The Centre Espérance Loyola (CEL – Loyola Hope Centre) in Togo presented as its best practice a summer camp that teaches youth the values of solidarity and mutual respect.
Set up by the West African Jesuit Province in 2006, the CEL is based in Agoè-Nyivé, a suburb of Lomé. The CEL, together with its sister centre the Loyola Educational Centre, works hard to foster an informed and compassionate response to the pandemic in Togo. It does so in word – through education – and in deed by reaching out to those affected.
Each year, since 2007, the CEL has organised a summer activity called the G-Djéayé educational camp, which gathers some 50 young people aged between 12 and 22 years to spend several days together in ‘families’ of 10 each. Their time together is a real opportunity for the youth to discover themselves as unique individuals and to learn how to accept others and to live together despite their differences.
The camp is formative, using religion, culture and educational games to impart life-skills and elements of peer education. Individual counselling is also available. The aim is to form a group of dynamic youth who are equipped to reach out in their turn to other young people.
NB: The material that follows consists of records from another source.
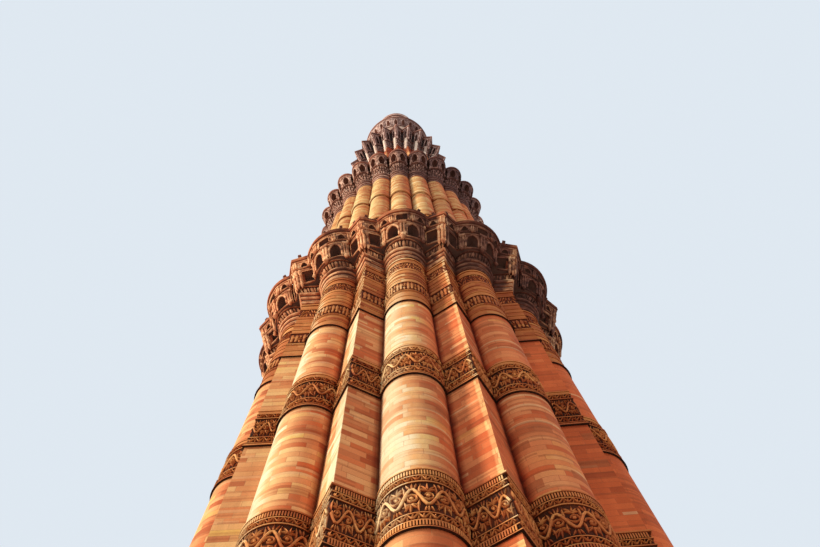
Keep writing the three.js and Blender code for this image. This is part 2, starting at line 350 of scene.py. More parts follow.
# Painted shade where raised carving meets its ground.
FOOT_SHADE = 0.7


def ribbon(path, width, height, section=BOLD):
    """A raised strip along a flat path, closed at its ends."""
    path = np.asarray(path, float)
    along = np.gradient(path, axis=0)
    along /= np.linalg.norm(along, axis=1, keepdims=True)
    right = np.stack([along[:, 1], -along[:, 0]], 1)
    width = np.broadcast_to(width, len(path))
    height = np.broadcast_to(height, len(path))
    across, rise = np.array(section).T
    flat = path[:, None] + right[:, None] * (across[:, None] * width[:, None, None])
    out = rise * height[:, None]
    points = np.concatenate([flat, out[..., None]], 2).reshape(-1, 3)
    count = len(section)
    ends = np.array([np.arange(count)[::-1], np.arange(count) + (len(path) - 1) * count])
    hollow = np.tile(np.where(rise > 0, 0, FOOT_SHADE), len(path))
    return Tile(points, [grid_faces(len(path), count), ends], hollow)


def curve(points, steps):
    """A smooth flat path through a run of control points, as a Bezier curve of any degree."""
    t = np.linspace(0, 1, steps)[:, None]
    degree = len(points) - 1
    weights = [math.comb(degree, i) * t ** i * (1 - t) ** (degree - i) for i in range(len(points))]
    return sum(weight * np.array(point) for weight, point in zip(weights, points))


def spiral(middle, radius, turns, steps=9, inner=0.5):
    """A path that starts on the left and winds inwards."""
    share = np.linspace(0, 1, steps)
    angle = math.pi + turns * 2 * math.pi * share
    reach = radius * (1 - (1 - inner) * share)
    return np.stack([middle[0] + reach * np.cos(angle), middle[1] + reach * np.sin(angle)], 1)


def leaf(base, tip, width, height, bend=0.15, steps=5, section=BOLD):
    """A pointed leaf, widest below its middle."""
    base, tip = np.array(base, float), np.array(tip, float)
    run = tip - base
    side = np.array([run[1], -run[0]])
    path = curve([base, (base + tip) / 2 + bend * side, tip], steps)
    swell = np.sin(math.pi * np.linspace(0, 1, steps) ** 0.75) * 0.92 + 0.08
    return ribbon(path, width * swell, height * (0.35 + 0.65 * swell), section)


def box(left, right, low, high, back, front, closed=False):
    """A plain block, open at the back unless it stands free."""
    corners = [(left, low), (right, low), (right, high), (left, high)]
    points = [(*c, back) for c in corners] + [(*c, front) for c in corners]
    sides = [(i, (i + 1) % 4, 4 + (i + 1) % 4, 4 + i) for i in range(4)]
    ends = [(4, 5, 6, 7), (3, 2, 1, 0)] if closed else [(4, 5, 6, 7)]
    return Tile(points, [np.array(sides + ends)], [FOOT_SHADE] * 4 + [0] * 4)


def bead(middle, radius, height, sides=6):
    """A low round boss."""
    turn = np.arange(sides) * 2 * math.pi / sides
    points = [np.stack([middle[0] + r * np.cos(turn), middle[1] + r * np.sin(turn), 0 * turn + z], 1)
              for r, z in ((radius, 0), (0.85 * radius, 0.7 * height), (0.4 * radius, height))]
    ring = np.arange(sides)
    after = (ring + 1) % sides
    quads = [np.stack([ring, after, after + sides, ring + sides], 1) + i * sides for i in range(2)]
    hollow = [FOOT_SHADE] * sides + [0] * 2 * sides
    return Tile(np.concatenate(points), [*quads, ring[None] + 2 * sides], hollow)


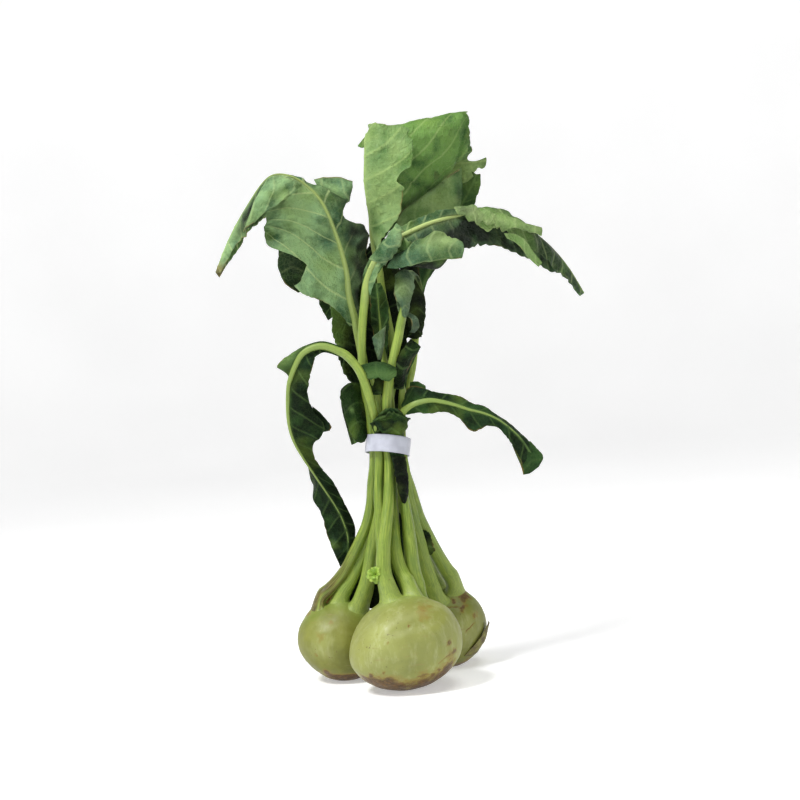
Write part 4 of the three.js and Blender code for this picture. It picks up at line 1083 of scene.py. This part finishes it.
def stem_run(name, centre):
    """Evenly spaced points from inside the bulb up the stem and on along the leaf's rib, with the
    radius and distance at each, and how far up the stem it is."""
    rib, out = ribs[name]
    path, wide = stem_line(name)
    length = arc(path, 0)[-1]
    reach = RIB_REACH.get(name, 0.92)
    share = np.clip(np.linspace(0, 1, len(rib)) / reach, 0, 1)
    rib_radius = wide[-1] * (0.80 * (1 - share) ** 1.4 + 0.08)
    on_rib = rib + out * (rib_radius * 0.45)[:, None]
    skip = int(np.searchsorted(arc(rib, 0), 6.0))
    stop = max(int(reach * len(rib)), skip + 2)
    inside = path[0] + 5.0 * unit(centre - path[0])
    path = np.concatenate([[inside], path, on_rib[skip:stop]])
    wide = np.concatenate([[wide[0]], wide, rib_radius[skip:stop]])
    distance = arc(path, 0)
    even = np.linspace(0, distance[-1], int(distance[-1] / SPACING))
    pts = np.stack([np.interp(even, distance, path[:, a]) for a in range(3)], -1)
    rad = np.interp(even, distance, wide)
    for _ in range(SMOOTHING):
        pts[1:-1] = (pts[:-2] + 2 * pts[1:-1] + pts[2:]) / 4
        rad[1:-1] = (rad[:-2] + 2 * rad[1:-1] + rad[2:]) / 4
    stout = 1 + (STOUT.get(name, 1.1) - 1) * step(150.0, 90.0, pts[:, 2])
    rad = rad * (stout + 0.25 * np.exp(-even / 45.0) + 0.5 * np.exp(-even / 8.0))
    return pts, rad, even, np.clip(even / length, 0, 1.5)


def directions(line, start):
    """At each point the way along a line and two ways square to it that turn as little as can be."""
    ahead = unit(np.gradient(line, axis=0))
    side = np.empty_like(line)
    for k, way in enumerate(ahead):
        start = unit(start - way * float(start @ way))
        side[k] = start
    return ahead, side, np.cross(ahead, side)


def grow_stem(name, bulb, seed):
    """A stem from inside its bulb, flared at the foot, that runs on as the leaf's rib."""
    centre = SKINS[bulb][0]
    pts, rad, even, up = stem_run(name, centre)
    foot = stem_line(name)[0][0]
    ahead, side, other = directions(pts, unit(np.cross([0, 0, 1.0], foot - centre)))
    angle = np.arange(SIDES) / SIDES * 2 * math.pi
    flare = 0.7 * np.exp(-even / 10.0)[:, None]
    c, d = np.cos(angle)[None], np.sin(angle)[None]
    ridges = 0.10 * np.sin(5 * angle[None] + 1.3 * np.sin(even[:, None] / 40.0))
    ridges = ridges + 0.06 * np.sin(9 * angle[None] + even[:, None] / 60)
    where = np.stack(np.broadcast_arrays(c * 1.5, d * 1.5, even[:, None] / 10.0), -1)
    groove = -0.25 * np.exp(-((np.angle(np.exp(1j * (angle[None] - 1.2)))) / 0.45) ** 2)
    bumps = (ridges + 0.2 * noise(where, 1.0, seed) + groove) * np.clip(rad[:, None] / 3, 0.1, 1.2)
    r = rad[:, None] + bumps
    rings = (pts[:, None] + side[:, None] * (r * c * (1 + flare))[..., None]
             + other[:, None] * (r * d)[..., None])
    low = even < 20
    settle = step(19.0, 4.0, even[low])[:, None, None]
    rings[low] = rings[low] + (into_bulb(bulb, rings[low]) - rings[low]) * settle
    tips = np.stack([rings[0].mean(0), pts[-1] + 0.4 * ahead[-1]])
    shape = (len(pts), SIDES)
    skin = np.stack([c * rad[:, None] + 10 * (seed % 13), np.broadcast_to(d * rad[:, None], shape),
                     np.broadcast_to(even[:, None], shape)], -1).reshape(-1, 3)
    dark = np.zeros(shape)
    if name == WITHERED:
        grain = np.stack(np.broadcast_arrays(c * 3.4, d * 3.4, even[:, None] / 22.0), -1)
        streaks = noise(grain, 0.7, 7)
        below = unit(rings - pts[:, None]) @ unit(np.array([-1.0, -0.3, -0.5]))
        dark = 0.9 * step(75.0, 20.0, even[:, None] + 12 * streaks)
        dark = dark * step(-0.1, 0.4, below + 0.7 * streaks)
    layers = {"stalkmap": skin, "up": np.repeat(up, SIDES), "dark": dark.ravel(),
              "light": np.full(len(skin), RIB_LIGHT.get(name, 0.0))}
    new_tube("stem_" + name, rings, tips, STALK, layers)


for bulb_name, stem_names in BULB_STEMS.items():
    for stem_name in stem_names:
        grow_stem(stem_name, bulb_name, 200 + 7 * STEMS.index(stem_name))


# ---- tie, sprout and leaf scar ------------------------------------------------------------------
def thin_shell(grid, thick):
    """Points and faces of a sheet of even thickness round a grid."""
    normal = normals(grid) * thick / 2
    points = np.concatenate([(grid + normal).reshape(-1, 3), (grid - normal).reshape(-1, 3)])
    keep = np.ones((grid.shape[0] - 1, grid.shape[1] - 1), bool)
    return points, shell(keep, *grid.shape[:2])[:, ::-1]


TAPE = 0.35               # thickness of the tape, mm
LAP = 0.5                 # how far its end laps over, in radians
CURL = 0.9                # how far a leaf of the sprout bends, in radians


def grow_tie():
    """The tape: a thin band wound round with its end lapped over, slightly wavy."""
    points, _ = welded("tie_band")
    centre = points.mean(0)
    axis = np.linalg.svd(points - centre, full_matrices=False)[2][2]
    axis = axis if axis[2] > 0 else -axis
    east = unit(np.array([1.0, 0, 0]) - axis * axis[0])
    north = np.cross(axis, east)
    flat = (points - centre) @ np.stack([east, north, axis]).T
    wide, deep, tall = (flat.max(0) - flat.min(0)) / 2
    start = 0.65
    a = start + np.linspace(0, 2 * math.pi + LAP, 230)
    rise = np.linspace(-1, 1, 15)
    lap = step(2 * math.pi - 0.15, 2 * math.pi + 0.12, a - start) * 0.55
    sag = 0.16 * noise(along(a * 16, 3), 9.0, 5)
    grid = []
    for t in rise:
        r = lap + sag * (0.5 + 0.5 * t) - 0.12 * t * t + 0.06 * noise(along(a * 16 + 40 * t, 4), 3.0, 6)
        z = t * tall + 0.15 * noise(along(a * 16, 8 if t > 0 else 9), 12.0, 8) * abs(t)
        grid.append(centre + east * ((wide - 0.25 + r) * np.cos(a))[:, None]
                    + north * ((deep - 0.25 + r) * np.sin(a))[:, None] + axis * z[:, None])
    points, faces = thin_shell(np.array(grid).transpose(1, 0, 2), TAPE)
    new_piece("tie_band", points, [faces], tape_material(), {})


def leaflet(base, way, side, length, width, seed):
    """A small pointed blade that curls away from `way` towards the cross of way and side."""
    up = np.cross(way, side)
    t = np.linspace(0, 1, 12)[:, None]
    s = np.linspace(-1, 1, 7)[None]
    half = width * np.sin(math.pi * np.clip(t * 0.86 + 0.12, 0, 1)) ** 0.6
    half = half * (1 + 0.25 * np.sin(9 * t + seed))
    bend = CURL * t
    line = base + way * (length * np.sin(bend) / CURL)[..., None]
    line = line + up * (length * (1 - np.cos(bend)) / CURL)[..., None]
    grid = line + side * (half * s)[..., None] + up * (0.35 * width * s * s)[..., None]
    return grid + 0.35 * np.stack([noise(grid, 1.6, seed + k) for k in range(3)], -1)


def shells(name, grids, thick, material):
    """One piece made of several thin sheets."""
    points, faces, layers = joined([thin_shell(grid, thick) + ({},) for grid in grids])
    new_piece(name, points, [faces], material, layers)


def grow_sprout():
    """Twenty small leaves, each turned on from the last and leaning out further."""
    low, high = (np.array(corner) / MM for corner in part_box("sprout"))
    middle = (low + high) / 2
    chance = np.random.default_rng(5)
    facing = unit(np.array([-0.3, -0.8, 0.5]))
    east = unit(np.cross(facing, [0, 0, 1.0]))
    north = np.cross(east, facing)
    grids = []
    for k in range(20):
        a = 2.4 * k
        lean = 0.2 + 0.065 * k
        out = east * math.cos(a) + north * math.sin(a)
        way = unit(out * math.sin(lean) + facing * math.cos(lean))
        side = unit(np.cross(way, facing))
        base = middle + np.array([-1.6, -2.5, -2.0]) + out * 0.6
        size = float(chance.uniform(0.8, 1.2))
        grids.append(leaflet(base, way, side, 5.6 * size, 1.9 * size, 70 + 3 * k))
    skin = grainy("sprout_skin", srgb(112, 148, 42), srgb(162, 186, 74), 300.0, 0.5)
    shells("sprout", grids, 0.35, skin)


def grow_scar():
    """A dead leaf base: a broad dry scale up the side of the back bulb, its tip standing off."""
    low, high = (np.array(corner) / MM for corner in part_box("bulb_back"))
    middle, half = (low + high) / 2, (high - low) / 2
    t, s = np.meshgrid(np.linspace(0, 1, 26), np.linspace(-1, 1, 17), indexing="ij")
    z = 8 + 22 * t + 1.5 * np.abs(s)
    azimuth = -0.80 + 0.55 * t + s * 0.30 * (1 - t) ** 0.7
    out = np.sqrt(np.clip(1 - ((z - middle[2]) / half[2]) ** 2, 0.02, 1)) + (0.4 + 2.2 * t**2) / half[0]
    x = middle[0] + half[0] * out * np.cos(azimuth)
    y = middle[1] + half[1] * out * np.sin(azimuth)
    grid = np.stack([x, y, z], -1)
    grid = grid + 0.5 * np.stack([noise(grid, 4.0, seed) for seed in (91, 92, 93)], -1)
    skin = grainy("scar_skin", srgb(78, 66, 34), srgb(122, 120, 62), 260.0, 0.7)
    shells("leaf_scar", [grid], 0.6, skin)


grow_tie()
grow_sprout()
grow_scar()


# ---- floor, light and camera --------------------------------------------------------------------
FLOOR, BEND, WALL = 1.9, 0.9, 1.5       # radius, radius of the rim's curve and height, m
AROUND = 96                             # sides of the backdrop


def build_stage():
    """A round studio floor whose rim curves up into a wall all round."""
    profile = [(0.05, 0.0), (0.6, 0.0), (1.2, 0.0), (FLOOR, 0.0)]
    for k in range(1, 17):
        a = k / 16 * math.pi / 2
        profile.append((FLOOR + BEND * math.sin(a), BEND - BEND * math.cos(a)))
    profile.append((FLOOR + BEND, WALL))
    a = np.arange(AROUND) / AROUND * 2 * math.pi
    points = np.array([[(r * math.cos(t), r * math.sin(t), z) for t in a] for r, z in profile])
    faces = tube_faces(len(profile), AROUND).tolist() + [list(range(AROUND))[::-1]]
    mesh = bpy.data.meshes.new("backdrop")
    mesh.from_pydata(points.reshape(-1, 3).tolist(), [], faces)
    mesh.polygons.foreach_set("use_smooth", np.full(len(mesh.polygons), True))
    m = Shade("backdrop_paper")
    grain = m.range(m.noise(m.place(), 4.0, 2.0, 0.5), 0.3, 0.7)
    paper = m.mix(grain, srgb(232, 232, 232), srgb(238, 238, 238))
    paper = m.finish(paper, 0.9, Emission_Color=(1, 1, 1, 1), Emission_Strength=0.36)
    mesh.materials.append(paper)
    backdrop = bpy.data.objects.new("backdrop", mesh)
    bpy.context.scene.collection.objects.link(backdrop)


def add_light(name, place, target, size, power):
    """A round soft lamp of `size` metres and `power` watts that faces the target."""
    lamp = bpy.data.lights.new(name, "AREA")
    lamp.shape = "DISK"
    lamp.size = size
    lamp.energy = power
    made = bpy.data.objects.new(name, lamp)
    made.location = place
    made.rotation_mode = "QUATERNION"
    made.rotation_quaternion = (Vector(target) - Vector(place)).to_track_quat("-Z", "Y")
    bpy.context.scene.collection.objects.link(made)


def build_light():
    """A faint white sky, a key light from the left, one overhead and a weak one in front."""
    world = bpy.data.worlds.new("studio")
    world.use_nodes = True
    world.node_tree.nodes["Background"].inputs[0].default_value = (1, 1, 1, 1)
    world.node_tree.nodes["Background"].inputs[1].default_value = 0.05
    bpy.context.scene.world = world
    centre = (0, 0, 0.2)
    add_light("key", (-0.9, -0.7, 1.6), centre, 0.45, 32.0)
    add_light("top", (0.3, -0.2, 1.9), centre, 1.0, 15.0)
    add_light("front", (0.5, -1.7, 1.0), centre, 1.0, 2.5)
    bpy.context.scene.view_settings.view_transform = "Standard"


ELEVATION, ROLL = 3.0, 5.0              # degrees
DISTANCE = 1.3                          # m
LENS, SENSOR = 81.25, 36.0              # mm
AIM = Vector((-0.0092, -0.0075, 0.201))


def build_camera():
    """A camera that looks at AIM from the front, a little from above and rolled."""
    e, r = math.radians(ELEVATION), math.radians(ROLL)
    ahead = Vector((0, math.cos(e), -math.sin(e)))
    up0 = Vector((0, math.sin(e), math.cos(e)))
    right0 = Vector((1, 0, 0))
    up = up0 * math.cos(r) + right0 * math.sin(r)
    right = right0 * math.cos(r) - up0 * math.sin(r)
    data = bpy.data.cameras.new("camera")
    data.lens = LENS
    data.sensor_width = SENSOR
    camera = bpy.data.objects.new("camera", data)
    matrix = Matrix((right, up, -ahead)).transposed().to_4x4()
    matrix.translation = AIM - ahead * DISTANCE
    camera.matrix_world = matrix
    bpy.context.scene.collection.objects.link(camera)
    bpy.context.scene.camera = camera


build_stage()
build_light()
build_camera()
Several workshops are organised, covering a range of themes including the rights and obligations of children; future careers, relationships between parents and their children and what we need to know about HIV.
This sounds like a lot of hard work but it’s not. The camp is fun for the young people who attend, with plenty of visits to touristic and educational sites on the itinerary.
Solidarity is lived in the daily activities of each ‘family’ in the camp. The older are at the service of the younger, the stronger at the disposal of the weaker. As the days pass, the participants feel their confidence and sense of belonging grow, they learn how to respect one another, how to love and serve their neighbours.